In 1e/2e/3e/4e, when the Fighter wanted to stop because they were out of hp, you stopped because nobody else wants the Fighter's role of high AC, high hp, and consistent damage. The "meat shield" idiom is not an unwarranted one. When the spellcasters want to stop, the Fighter does because not only does he wants the Wizard's big guns, he wants the Clerics fast healing and combat healing. Not only do the requirements to rest dovetail into what each class does for the others, nobody is really arguing about how long to rest, either. [Excepting 1e's extremely slow spell recovery, but I don't think I ever played in a campaign that didn't use 100% daily spell slot recovery.]

In 5e, you can run into situations where the Fighter/Warlock/Monk wants to stop because their active resources need replenishing, but the Barbarian/Bard/Cleric/Druid/Rogue/Paladin/Wizard/etc. don't want to stop because not only are they mostly full on resources, but the role that a Fighter/Warlock/Monk is expected to fill int the party -- tank, blaster, or skirmisher -- isn't significantly impaired. The worst part is that they'll be more likely to be bored and they player might feel less in the spotlight. It doesn't make your character worse, it just makes playing your character feel worse. Unfortunately, that actually worse from a design perspective.



It's somewhat ironic because, in my observation, the number one recommendation that DMs seem to get when they ask, "How do I run 6-8 encounters a day when my party keeps stopping after 2-4," is, "Use time pressure to force them to keep going." Nearly any time pressure that is urgent enough to prevent them from long resting is also going to prevent them from short resting every other encounter!



It would be less of an issue if there were more classes that relied on short rests for most of their interesting, active abilities. The problem is that, with only 3 classes with the issue, many groups will have 1 short rest class and 3-4 long rest classes (or the one at-will class, Rogue). So the short rest player is always out-voted.

There's a third problem with short rests, and this one relates to Hit Dice.

One of the last concessions made at the end of playtesting was to dial back the number of Hit Dice recovered with a long rest. Originally, you recovered all of them with a long rest. They switched it to only recovering half with a long rest to appease players who wanted slower recovery.

That was also a design mistake. The consequence is that, over the long term, filling your day with short rests to recover hit points and continue adventuring carries diminishing returns.

Say you're a 10th level whatever. You short rest and expend 5 Hit Dice to recover your hp. Later, you rest again and spend another 4 Hit Dice to recover hp, and you keep going. Later you long rest. Great! This is what the game wanted you to do! Except, wait. You only recover 5 HD overnight. You'll only have 6 HD tomorrow, but adventuring today and recovering with short rests cost 9 HD. Assuming the next day is equally difficult, I should expect to be unable to continue adventuring tomorrow at my second rest opportunity (i.e., short, long) even though I had three rest opportunities today (i.e., short, short, long).

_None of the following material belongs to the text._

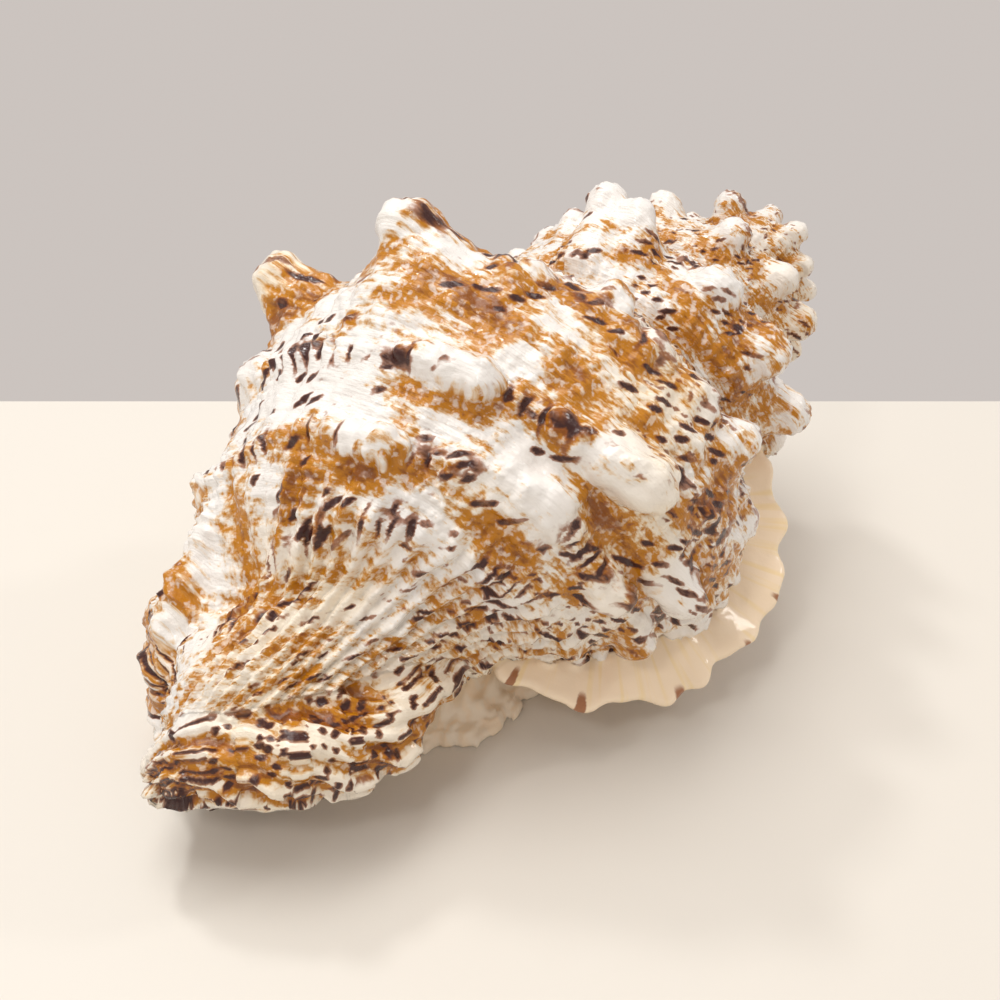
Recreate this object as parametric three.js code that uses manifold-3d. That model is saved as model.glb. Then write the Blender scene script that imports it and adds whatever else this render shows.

Now, I agree that this is very realistic. Getting worn down over time is thematic, flavorful, and challenging. Indeed, I would even agree that this is an overall good design... except when your game includes classes that rely on short rests.

Reduced HD recovery discourages short resting day after day after day. Short resting is now not as sustainable. You'll either need to go more encounters between rests, or else just have fewer encounters per day even if they have the same difficulty. If you do the former, then short rest classes have fewer chances to recover resources over the same number of encounters. That is, they have fewer ability uses each day. If you do the latter, long rest characters will have the same amount of resources to use over fewer encounters. That is, they have fewer ability targets each day.

With the availability of healing in this edition I don’t find this an issue.
 

The 5 minute Work day is not impossible to resolve. 13th Age does it easily. You just make the reset indepedent of actual time and dependent on the number of encounters that take place, with the GM adjusting as needed.

Now whether you'd prefer the 5 minute work day (In order to clutch desperately at some last fragments of real world plausibility) to that solution is another issue. But the problem has been solved.
 

The 5 minute Work day is not impossible to resolve. 13th Age does it easily. You just make the reset indepedent of actual time and dependent on the number of encounters that take place, with the GM adjusting as needed.

Now whether you'd prefer the 5 minute work day (In order to clutch desperately at some last fragments of real world plausibility) to that solution is another issue. But the problem has been solved.

That’s one solution that works. I wonder about people that have been writing adventures 20+ years. I never had a problem with any edition. It was all a matter of constructing the encounters and adventures. And really wasn’t that hard with practice. Is this a phenomenon of people that play prepublished adventures?
 

That’s one solution that works. I wonder about people that have been writing adventures 20+ years. I never had a problem with any edition. It was all a matter of construction the encounters and adventures. And really wasn’t that hard with practice. Is this a phenomenon of people that play prepublished adventures?
My experience as a player (I won't run 5E - I've got far better options) is that GMs just don't grok the importance of spacing out rests for the at-will short rest characters. It's common in my experience to have encounters during travel, where there are two or three full nights before the next one and the rest variant isn't used. Players quickly learn that they can get away with being awesome. And unless you're doing dedicated dungeon delving it's very easy for combats to drop down to one or two a day (In an urban or wilderness adventure you might get in 4 combats in a session but they won't necessarily be on the same day in game time).

The full hour for the short rest is an annoying amount of time to factor in. If you're trying to make time urgent to keep players from taking a long rest - you need to make it not so urgent that PCs can't also stop and sit around for an hour.

And even if you get it right you're still going to have players (quite reasonably) constantly asking or weighing up whether they have time for a rest, and how long that rest can be. This alone is annoying enough to just go to the 13th Age solution.